The part I am having trouble with is, when trying to use shortcuts in the function. Using 'turnleft' instead of ['turn', 'turn', 'turn'], 'turnright' instead of 'turn'

def macro_interpreter(code, macros):

when call the function:

print(macro_interpreter(['turnleft', 'turnright'], {'turnleft': ['turn', 'turn', 'turn'], 'turnright' : ['turn'], 'bigleftturn' : ['move', 'move', 'turnleft', 'move', 'move'], 'bigrightturn' : ['move', 'move', 'turnright', 'move', 'move']}))

the definition of the term is given in a dictionary.
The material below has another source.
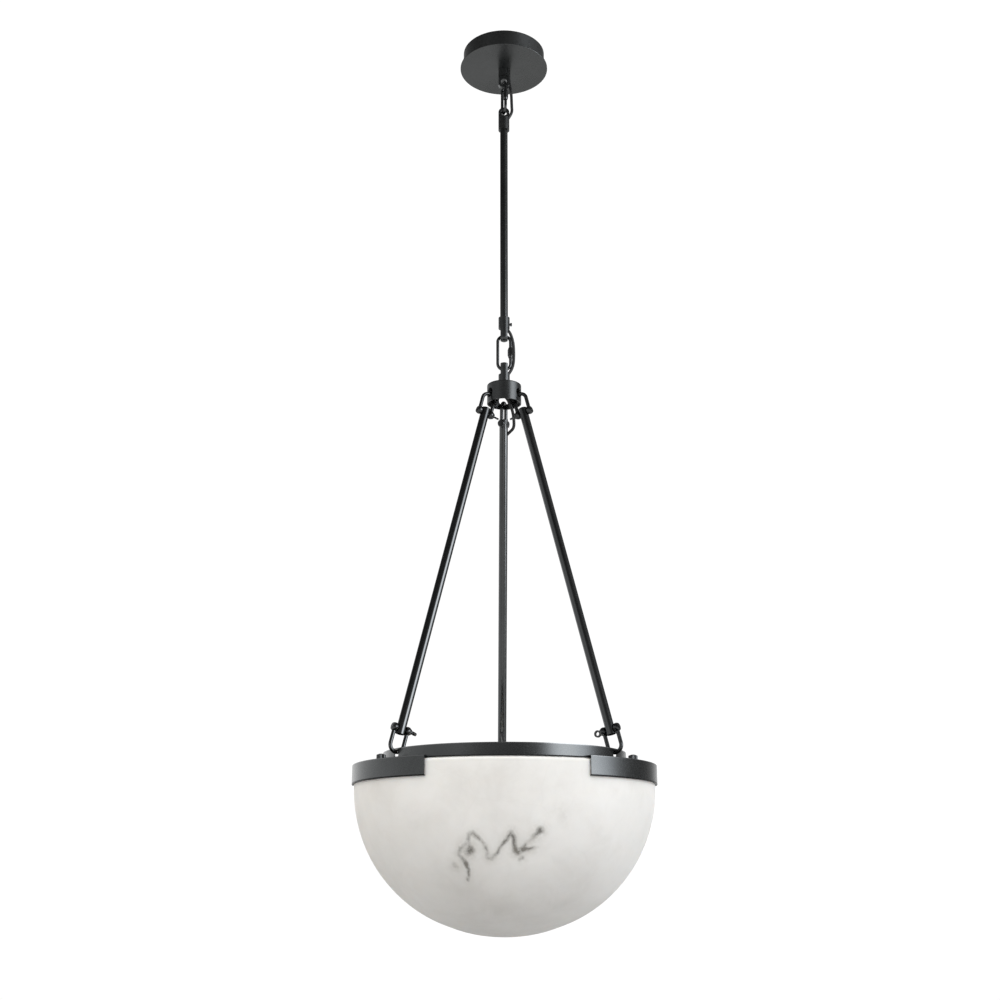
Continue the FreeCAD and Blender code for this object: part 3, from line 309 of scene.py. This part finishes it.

My code only runs for the first command and then terminate, it ignores the second code in the list

def macro_interpreter(code, macros):
    x,y,index = 0, 0, 0
    state = ['N', 'E', 'S', 'W']
    for command in code:
        if command in macros:
            return macro_interpreter(macros[command], macros)
        else:
            if command == 'move':
                if state[index] == 'N':
                    y += 1
                elif state[index] == 'E':
                    x += 1
                elif state[index] == 'S':
                    y -= 1
                elif state[index] == 'W':
                    x -= 1
            elif command == 'turn':
                try:
                    index = index + 1
                except IndexError:
                    index = 0
    return (x, y, state[index])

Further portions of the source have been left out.